À l’ex-leader frontiste qui a remis en question l’existence des chambres à gaz (utilisées pour l’extermination des juifs pendant la Seconde Guerre mondiale) en les considérant comme un détail de l’histoire, le réalisateur a tenu à rappeler son rôle dans la conduite de séances d’interrogatoire où les victimes (accusées d’être proches ou des militants du FLN) étaient torturés à l’eau et à l’électricité.

« S’il y avait une démarche aussi solennelle engageant des travaux de recherche, des programmes d’enseignement, de la pédagogie, l’opinion publique française connaîtrait beaucoup mieux aujourd’hui l’ampleur des crimes de l’armée française en Algérie 

- Fabrice Riceputi, historien

Mais si Le Pen a été jugé par la justice française pour ses propos révisionnistes sur la Shoah, les faits de torture qu’il a personnellement admis en Algérie sont restés impunis.
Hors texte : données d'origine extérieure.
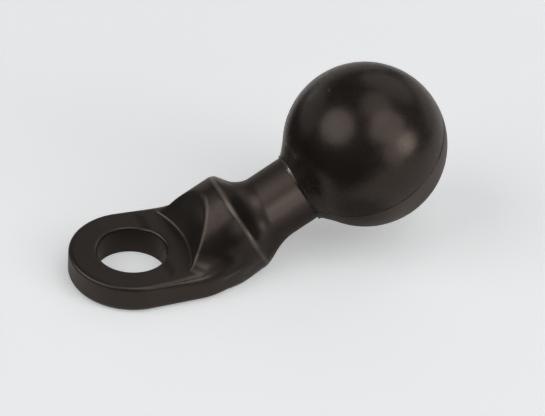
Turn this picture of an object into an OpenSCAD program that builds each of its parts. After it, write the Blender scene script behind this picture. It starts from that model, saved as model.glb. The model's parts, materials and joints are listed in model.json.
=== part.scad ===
// Bolt-on ball mount base: a flat eyelet plate, an oblique boss cut back for the bolt head and
// washer, a round neck that rises from it, and a rubber-covered ball.
// Frame: origin on the bolt hole's axis at the bottom face, +Z up the hole, +X towards the ball.

/* [Ball] */
// Outer diameter of the rubber ball
ball_d = 25.4; // [24:0.1:30]
// Thickness of the rubber over the metal core
rubber_wall = 3.2; // [2.5:0.1:4]
// Distance of the ball's centre from the bolt hole's axis
ball_x = 37.6; // [36:0.1:42]
// Height of the ball's centre above the bottom face
ball_z = 16.8; // [16:0.1:18]
// Distance that the rubber's lip reaches down the neck, from the ball's centre
lip_reach = 12.3; // [12:0.1:13.5]
// Thickness of the rubber lip at its end
lip_wall = 0.2; // [0.1:0.1:1]
// Length of the flare that carries the lip into the ball
flare_len = 2; // [1:0.1:2.2]
// Diameter of the cross hole that locks the rubber to the core
lock_hole_d = 4; // [2:0.5:6]

/* [Plate] */
// Thickness of the plate
plate_t = 4.8; // [4:0.1:6]
// Width of the plate across its parallel sides
plate_w = 19.4; // [18:0.1:22]
// Diameter of the bolt hole
hole_d = 10.8; // [8:0.1:12]
// Radius of the rounded edge at each mouth of the bolt hole
hole_edge_r = 0.2; // [0.1:0.05:0.8]
// Radius of the plate's upper edge
top_edge_r = 0.7; // [0.3:0.1:1]
// Radius of the plate's lower edge
bottom_edge_r = 1.2; // [0.4:0.1:1.4]
// Length of the parallel sides, from the bolt hole's axis
side_len = 8; // [6:0.5:10]
// Radius of the flanks that narrow from the parallel sides to the boss
flank_r = 12; // [11:0.5:20]

/* [Neck] */
// Angle of the neck above the plate
neck_angle = 30; // [28:1:32]
// Diameter of the neck
neck_d = 10.9; // [10:0.1:12]

/* [Boss] */
// Diameter of the boss
boss_d = 16.4; // [16:0.1:18]
// Height of the boss's axis above the neck's axis, square to both
boss_lift = 1; // [0.5:0.1:1.2]
// Distance of the boss's rim from the ball's centre
boss_end = 22.5; // [22:0.1:24]
// Slope of the boss's end face towards the neck, in degrees
end_slope = 38; // [20:1:45]
// Radius of the boss's rim
rim_r = 0.7; // [0.4:0.1:1.2]
// Length of the cone that carries the boss into the neck
shoulder_len = 4.3; // [3:0.1:6]
// Diameter of that cone at the boss's rim
shoulder_d = 14.4; // [13:0.1:15]

/* [Washer seat] */
// Distance of the seat wall's foot from the bolt hole's axis
wall_x = 8.6; // [8.5:0.1:10]
// Radius of the seat wall at its foot
wall_r = 16; // [11:0.5:20]
// Lean of the seat wall away from the bolt, in degrees
wall_lean = 18; // [5:1:20]
// Radius of the fillet at the wall's foot
wall_foot_r = 0.4; // [0.3:0.1:1]
// Distance from the bolt hole's axis to where the wall's ends turn back, along +X
corner_x = 7; // [6:0.1:8]
// Distance from the middle plane to where the wall's ends turn back
corner_y = 7.9; // [7:0.1:9]
// Angle between the wall's ends and the plate's sides
corner_angle = 36; // [20:1:60]

/* [Hidden] */
$fn = 96;

ball_r = ball_d / 2;
core_r = ball_r - rubber_wall;
neck_r = neck_d / 2;
boss_r = boss_d / 2;
hole_r = hole_d / 2;
plate_r = plate_w / 2;
shoulder_r = shoulder_d / 2;

// the flare ends this far inside the ball's surface, so that it runs cleanly into the sphere
flare_sink = 0.1;
flare_top = lip_reach - flare_len;
flare_r = sqrt(ball_r * ball_r - flare_top * flare_top) - flare_sink;

// distance along the boss's wall and end face that its rounded rim takes up
rim_run = rim_r / tan((90 + end_slope) / 2);
// length of the arm inside the plate that the floor cut trims away
arm_root = 42;
// length of the oblique boss cylinder, most of which the floor and seat cuts trim away
boss_len = 20;
// how far the flanks run along +X, into the boss
flank_len = 9;
// a cut that must pass through runs this much past the surface
past = 1;
// size of the block that trims everything below the bottom face
floor_block = 80;
// height of the seat cut, enough to clear the top of the boss
seat_h = 16;
// length and depth of the cuts behind the wall's ends
corner_len = 12;
corner_depth = 6;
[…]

Selon Fabrice Riceputi, les lois d’amnistie qui lui ont permis, « ainsi qu’à d’autres criminels de la guerre d’Algérie, comme Maurice Papon, ancien préfet de police impliqué dans la répression [meurtrière]des manifestations du 17 octobre 1961 à Paris, de se mettre à l’abri et d’attaquer en diffamation tous leurs pourfendeurs, ont fabriqué le silence et l’amnésie ».

En 2018, le président Emmanuel Macron a bien admis la responsabilité de la France dans la mise en place d’un système d’arrestation-détention déployé à la faveur des pouvoirs spéciaux confiés à l’armée française en 1956 et qui a favorisé l’usage de la torture.

Il a néanmoins soutenu quatre ans plus tard que la torture n’impliquait qu’une minorité de militaires.

Avant lui, le président Jacques Chirac, qui avait reconnu la responsabilité de la France dans la déportation des juifs pendant la Seconde Guerre mondiale, avait refusé en 2000 de répondre à un appel de douze personnalités, dont la résistante et ethnologue française Germaine Tillion, l’avocate franco-tunisienne Gisèle Halimi et Pierre Vidal-Naquet, lui demandant de condamner la torture, « mal absolu, pratiquée de façon systématique par une ‘’armée de la République’’ et couverte en haut lieu à Paris ».

« S’il y avait une démarche aussi solennelle engageant des travaux de recherche, des programmes d’enseignement, de la pédagogie, l’opinion publique française connaîtrait beaucoup mieux aujourd’hui l’ampleur des crimes de l’armée française en Algérie », regrette Fabrice Riceputi, qui évoque une « aphasie postcoloniale » permettant de dédiaboliser le courant porté par Jean-Marie Le Pen et sa fille, Marine.

En 2014, celle-ci avait estimé, tout comme le fondateur du parti d’extrême droite Reconquête Éric Zemmour en 2018, que la torture en Algérie avait été un « mal nécessaire ».